In discussing the need for greater consciousness of the need to “preserve Internet sovereignty,” Ye makes it clear that the two most seminal events in the development of the policy were the were in June 2010 of the government white paper, “The Internet in China,” and President Xi Jinping’s address in writing to the “Wuzhen Summit” in November 2014. He also mentions the case of Google in China — or exiting China, rather — as a textbook instance of refusing to budge on the fundamental issue of Internet sovereignty: “During the Google storm in 2010, when China’s government outright refused Google’s demands that it be allowed the freedom to step beyond the bounds of Chinese laws and regulations, this was a resolute defence of Internet sovereignty.”

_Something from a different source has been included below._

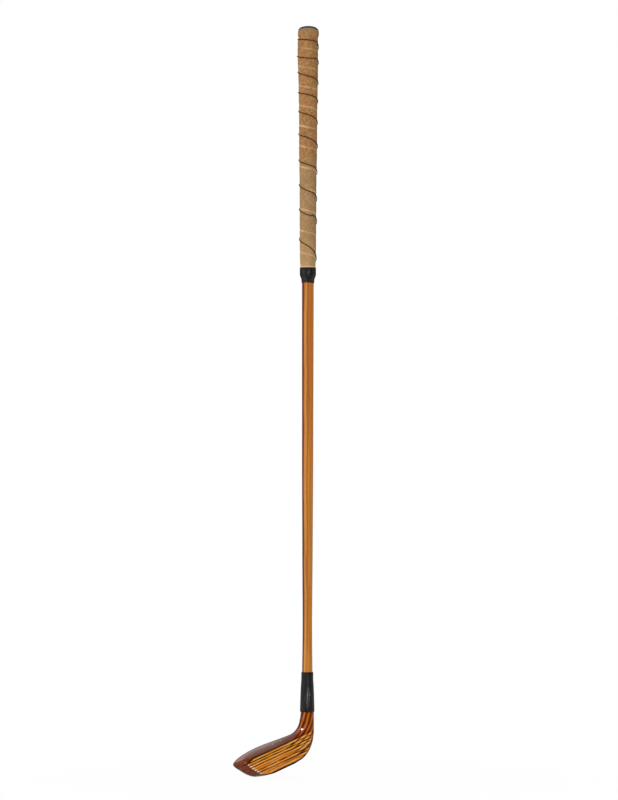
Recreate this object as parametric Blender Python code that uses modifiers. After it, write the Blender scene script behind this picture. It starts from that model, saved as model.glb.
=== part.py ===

In order to advance Internet sovereignty, says Ye, there must be greater effort to explain the idea both inside and outside China. Domestically:
[We must] promote discussion of cyber-security among the masses, making the masses understand that just as we must defend our national territory, our seas, our airspace and outer space, so must we defend the Internet sovereignty of our nation, preserving network order and national stability, and fighting a war in defence of the Internet sovereignty of the people as a whole in the information age.
And China must, says Ye, take its defence of Internet sovereignty on the road, ensuring it becomes the dominant lens through which to observe and understand the process of Internet governance worldwide:
Finally, [we] must continue with a clear banner to promote our vision of Internet sovereignty internationally. The emphasis on sovereignty is to be principally directed toward the outside, and by declaring Internet sovereignty overseas we may arrive at unity of context and be clearer about its meaning, so that the justice of Internet sovereignty is accepted by the world.